On paper, I can see it going the way Tarver — a man who has fought both Hopkins and Dawson — sees it: with Dawson making Hopkins feel every one of his 46 years and giving him the most lopsided loss of his career, even worse than his first loss to Roy Jones, Jr.
But Dawson let me down against Pascal, and he hasn’t proven since that he’s figured anything out. Maybe getting his “dream fight,” as he calls it, against Hopkins, will be the proper inspiration. But I think it’s a terrible sign that he waited until so late to switch from Steward to Scully, and in fact that’s what made me switch my prediction from Dawson to Hopkins.
Because there is very little margin of error with Hopkins.
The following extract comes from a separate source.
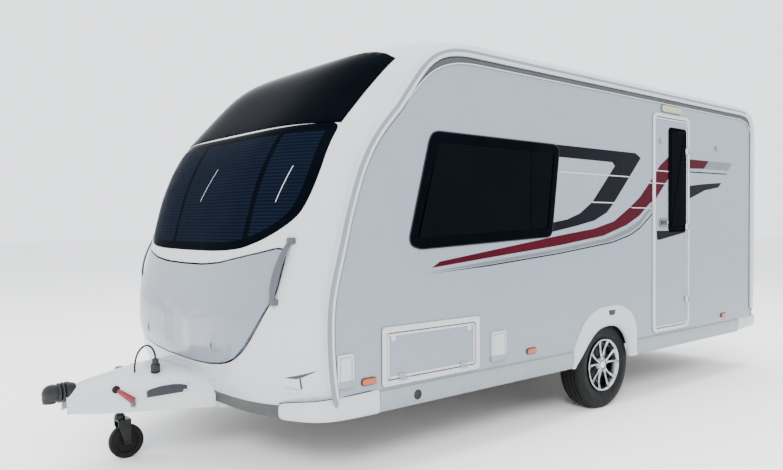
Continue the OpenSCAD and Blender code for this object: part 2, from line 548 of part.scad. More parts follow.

Every time I’ve bet against him, I’ve ended up looking bad for it. He’s either won those fights easily, or nearly won them. He’s intelligent enough that I can envision him outsmarting Dawson in a way that is beyond my imagination at this point. Against a fighter whose mind is all over the place, Hopkins could very well be in his environment, even with the deck stacked in the other direction physically.
Give me Hopkins by a very narrow, controversial decision in a fight that will be better than most expect. It won’t be a Fight of the Year candidate or anything, but Dawson is talking about engaging with Hopkins and seems to mean it, and Hopkins will want to make it like that because a jab-a-thon from the outside doesn’t serve him. And Dawson has shown that against an opponent who forces him to fight, he’ll fight. Even if Dawson doesn’t come out looking to make a feisty scrap of it, I think he’ll respond to the feisty scrap of it that Hopkins will try to force. If Dawson does pull it off, he gains very little, because people will say he won due solely to his youth. But if Hopkins pulls it off, it’ll be yet another scalp in a career erected of late on the scalps of athletic betting favorites, the kind of career that even now is underestimated from a historical standpoint.